Time for tea and Christmas cake
It’s no secret that I’m a bookworm through and through – I’ve always thought that learning to read is one of the greatest gifts of all. Words are powerful. With all the profits and royalties from our next book recommendation going towards the National Literacy Trust, I salute its editor, Pandora Sykes, for supporting this marvellous charity and highlighting the fact that over 400,000 children and young people don’t own a book. The National Literacy Trust works to end literacy inequality and buying this book is just one way that you can give the gift of a book to someone else.
What Writers Read – 35 Writers on their Favourite Book, edited by Pandora Sykes is a gorgeous insight into the books which shaped or inspired or offered solace to some of our favourite writers today.
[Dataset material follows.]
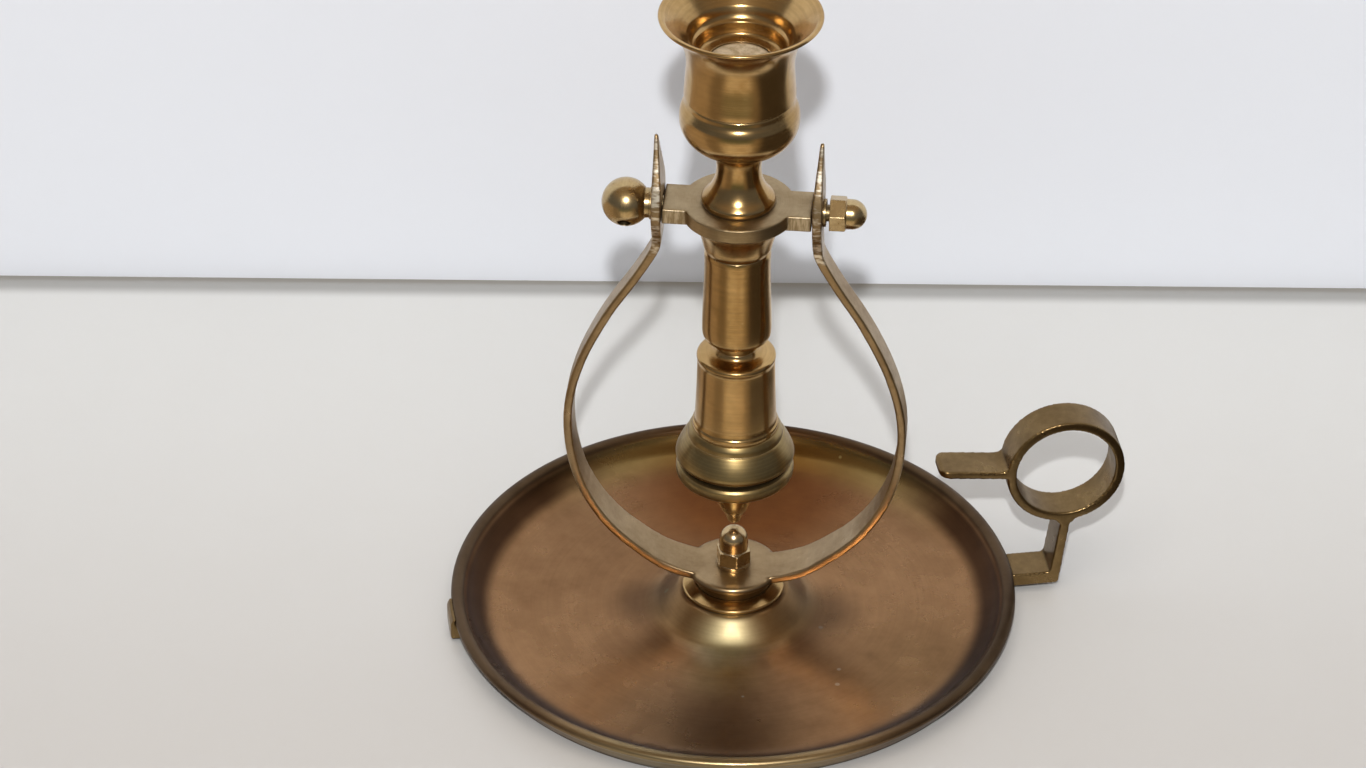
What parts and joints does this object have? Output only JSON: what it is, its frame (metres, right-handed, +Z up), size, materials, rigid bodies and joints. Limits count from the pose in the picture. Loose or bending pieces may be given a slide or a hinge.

From Dolly Alderton’s cure for a broken heart, childhood reads that inspired Elizabeth Strout, the book which lifted Marian Keyes when she needed it most, Elizabeth Day’s love of Agatha Christie to the collection of stories David Nicholls couldn’t wait to take out following the acquisition of an adult library card – this is a delicious insight into what helped make them the writers they are and a real love letter to reading.
Wishing you all a very Merry Christmas and hoping you had a happy Jolabokaflod. I’m off to see if there are any more books waiting under the tree for me!